> Excerpted records:
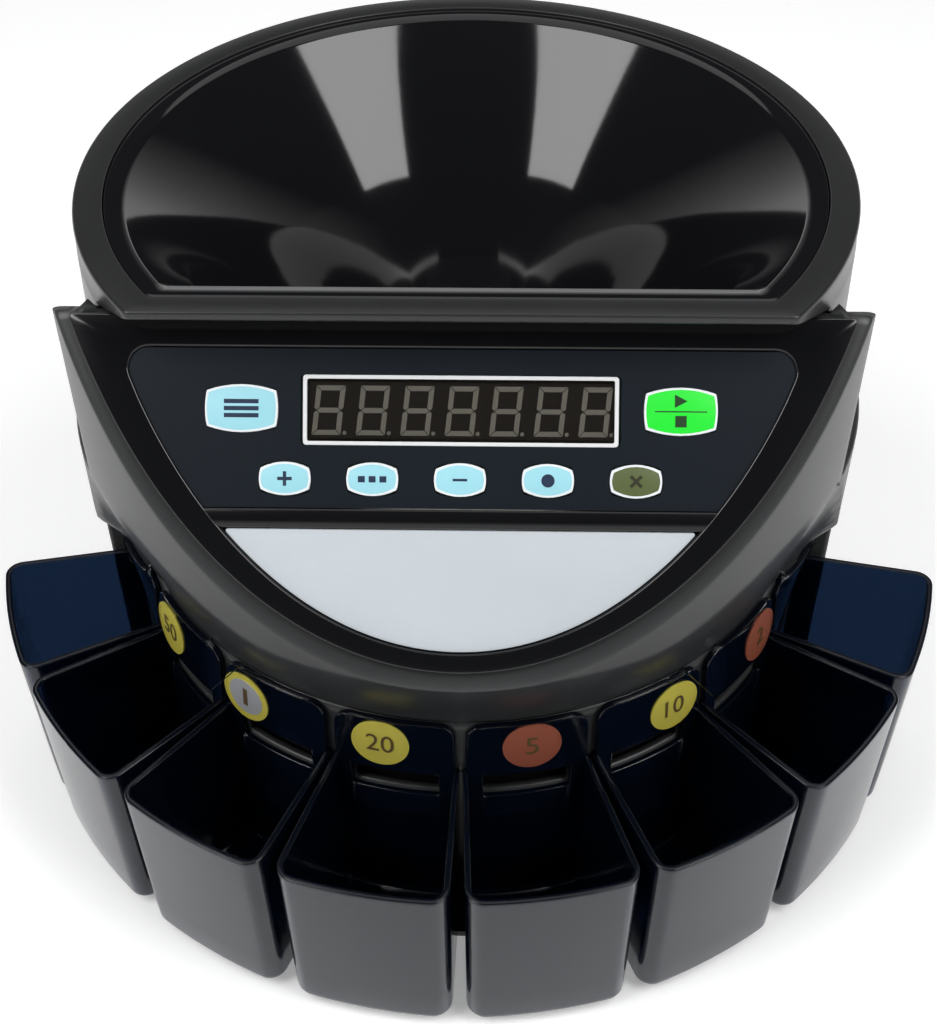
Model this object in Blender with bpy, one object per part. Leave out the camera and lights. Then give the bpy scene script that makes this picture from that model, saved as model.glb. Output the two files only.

==

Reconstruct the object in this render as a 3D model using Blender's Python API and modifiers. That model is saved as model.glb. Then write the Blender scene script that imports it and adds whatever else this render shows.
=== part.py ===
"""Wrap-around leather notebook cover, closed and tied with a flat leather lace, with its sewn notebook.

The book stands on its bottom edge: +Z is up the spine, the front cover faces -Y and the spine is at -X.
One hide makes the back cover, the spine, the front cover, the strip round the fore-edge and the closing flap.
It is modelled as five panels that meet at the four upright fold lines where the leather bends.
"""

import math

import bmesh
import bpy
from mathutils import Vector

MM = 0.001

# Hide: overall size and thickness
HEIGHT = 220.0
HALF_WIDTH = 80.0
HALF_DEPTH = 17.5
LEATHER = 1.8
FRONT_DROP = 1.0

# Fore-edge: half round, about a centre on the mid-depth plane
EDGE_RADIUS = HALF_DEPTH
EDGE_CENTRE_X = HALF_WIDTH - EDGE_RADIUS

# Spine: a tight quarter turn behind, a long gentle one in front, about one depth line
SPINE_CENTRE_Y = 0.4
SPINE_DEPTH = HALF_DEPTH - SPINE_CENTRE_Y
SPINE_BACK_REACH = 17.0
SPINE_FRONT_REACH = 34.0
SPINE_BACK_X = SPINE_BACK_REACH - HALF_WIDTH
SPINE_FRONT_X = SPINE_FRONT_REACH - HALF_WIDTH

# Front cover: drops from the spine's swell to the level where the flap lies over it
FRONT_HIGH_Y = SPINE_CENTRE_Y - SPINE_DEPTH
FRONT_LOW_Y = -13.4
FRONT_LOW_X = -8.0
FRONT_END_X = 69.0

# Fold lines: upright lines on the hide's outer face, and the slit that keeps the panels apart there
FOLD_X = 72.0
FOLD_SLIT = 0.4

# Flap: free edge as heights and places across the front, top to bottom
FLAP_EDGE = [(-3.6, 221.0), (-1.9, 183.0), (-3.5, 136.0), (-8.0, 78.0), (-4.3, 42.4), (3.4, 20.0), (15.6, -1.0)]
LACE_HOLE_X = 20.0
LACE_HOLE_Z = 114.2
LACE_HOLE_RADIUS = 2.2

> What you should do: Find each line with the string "script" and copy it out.

> Solution below:
Model this object in Blender with bpy, one object per part. Leave out the camera and lights. Then give the bpy scene script that makes this picture from that model, saved as model.glb. Output the two files only.
Reconstruct the object in this render as a 3D model using Blender's Python API and modifiers. That model is saved as model.glb. Then write the Blender scene script that imports it and adds whatever else this render shows.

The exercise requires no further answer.